2. Diversify Communication and Collaboration Tools
The adage "don't put all your eggs in one basket" is paramount. While Microsoft 365 may be the primary suite, having secondary tools for critical functions can be a lifesaver. Consider maintaining a basic setup on an alternative platform (like Google Workspace or Slack) for emergency communications. This isn't about running two full systems in parallel, but about having a pre-configured, accessible fallback to maintain essential contact when the primary system fails.
3. Re-evaluate Data Backup and Accessibility
"The cloud" is just someone else's computer, and as this outage shows, access can be revoked without warning. Organizations must have a strategy for accessing critical data when the cloud service is down. This includes:
- Cloud-to-Cloud Backup: Utilize third-party services that back up your Microsoft 365 data (emails, OneDrive, SharePoint) to a separate, independent cloud location. This ensures your data is safe and potentially accessible even if Microsoft's services are not.

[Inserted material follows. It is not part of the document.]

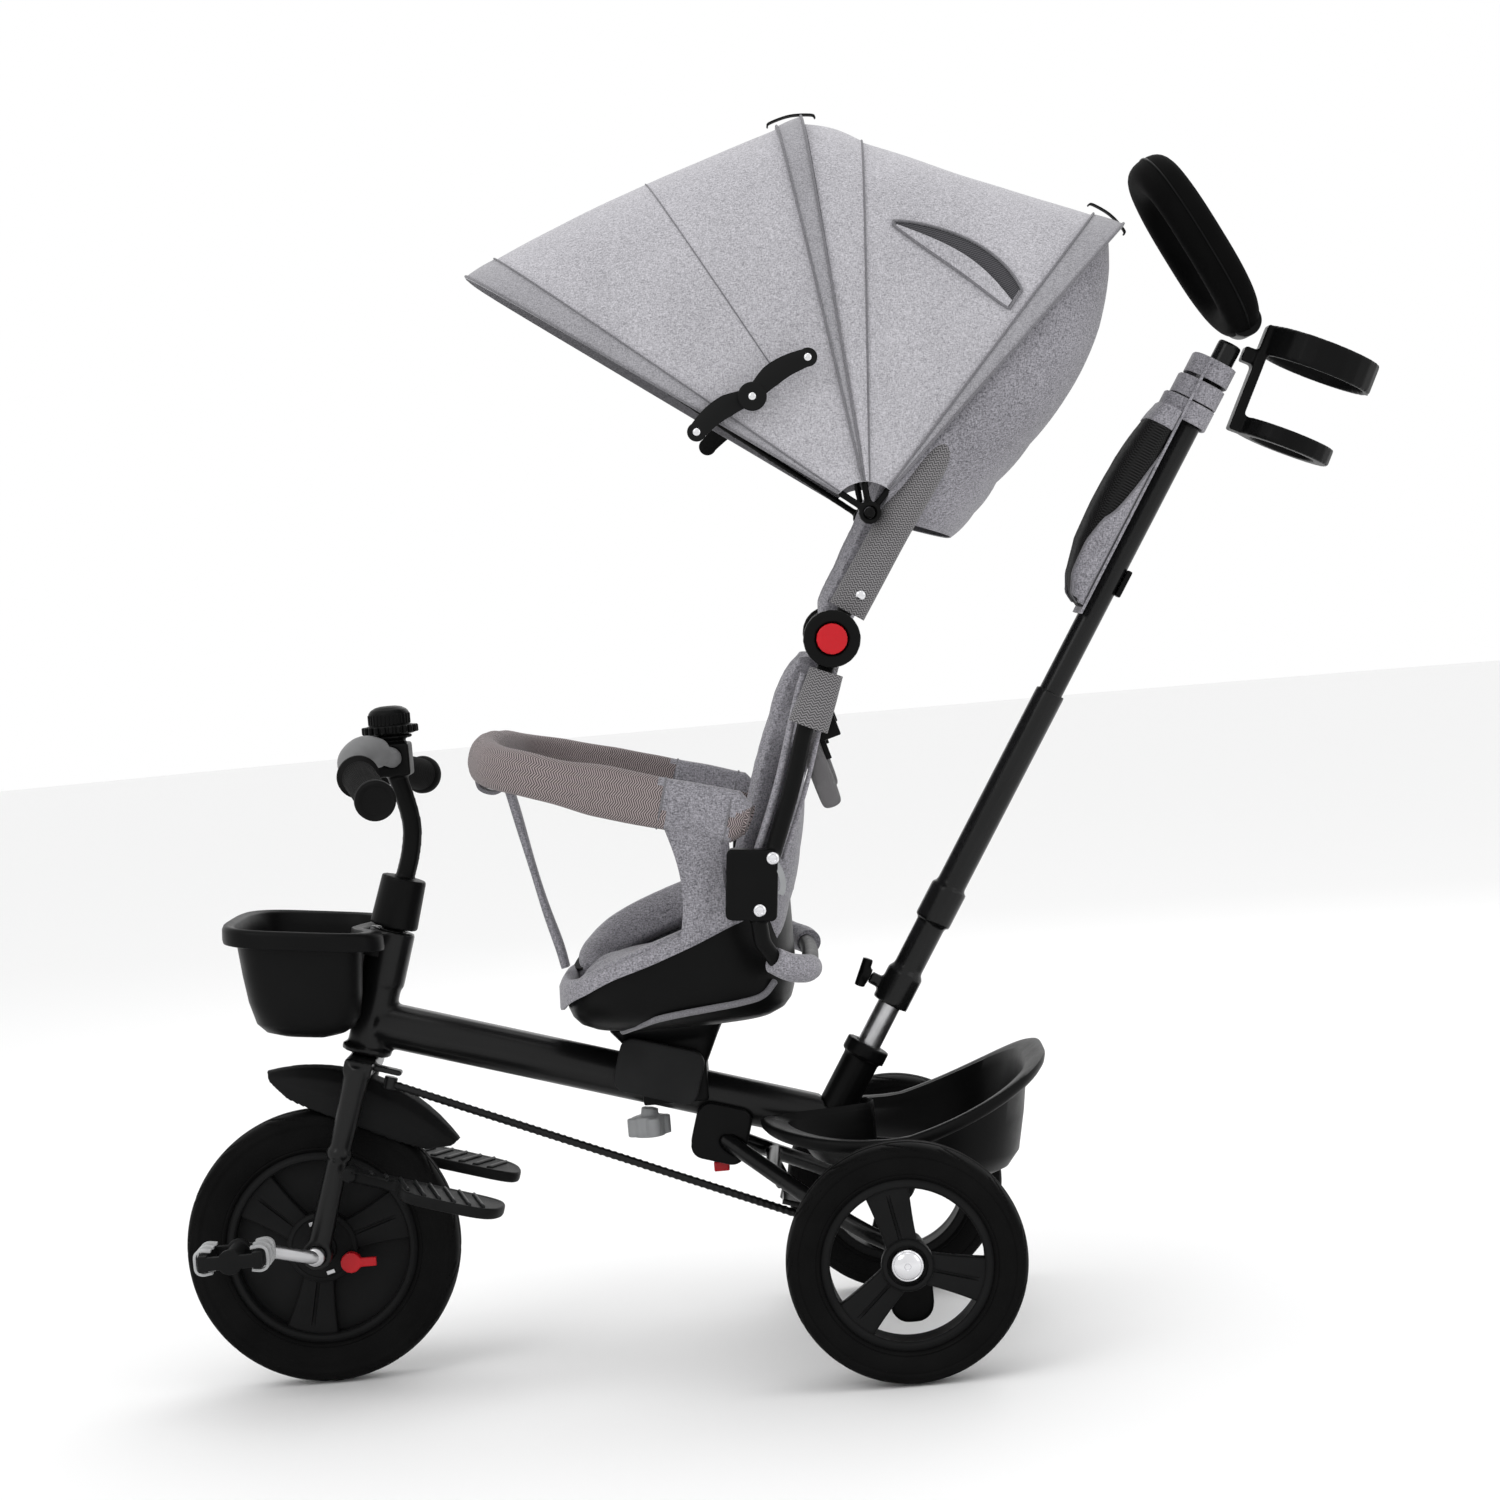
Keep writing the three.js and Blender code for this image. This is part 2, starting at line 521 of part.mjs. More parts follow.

- Local Caching and Offline Access: Encourage the use of desktop clients (like Outlook) that cache data locally. While not a complete solution, it can provide access to recent emails and calendar appointments during a connectivity disruption.
- Defining Recovery Objectives: Understand your Recovery Time Objective (RTO) and Recovery Point Objective (RPO). How quickly do you need to be back online, and how much data can you afford to lose? These metrics will guide the level of investment needed for your backup and recovery solutions.
4. Demand Greater Transparency from Vendors
Following an incident, customers deserve a detailed post-mortem report. These reports should go beyond vague statements about "configuration errors" and provide actionable insights into the root cause and the steps being taken to prevent recurrence. As a customer, it is reasonable to press your service provider for this information through your account representatives. This collective pressure encourages vendors to improve their transparency and, by extension, their reliability.
The Path Forward
In the aftermath of the outage, Microsoft's engineers worked diligently to restore service, demonstrating the sophisticated recovery mechanisms built into their infrastructure. However, the incident serves as a humbling reminder that 100% uptime is a myth. As cloud services become ever more complex, integrating AI and countless other features, the potential points of failure will only multiply.
For businesses and IT leaders, the key is not to fear the cloud, but to respect its inherent risks. The recent Outlook outage wasn't just a technical failure; it was a free, global-scale drill in digital resilience. The real test is what we do with the lessons it taught us. Building a truly resilient organization means preparing for failure, diversifying dependencies, and fostering a culture of proactive planning. Because in our interconnected world, it's no longer a question of if the next outage will occur, but when.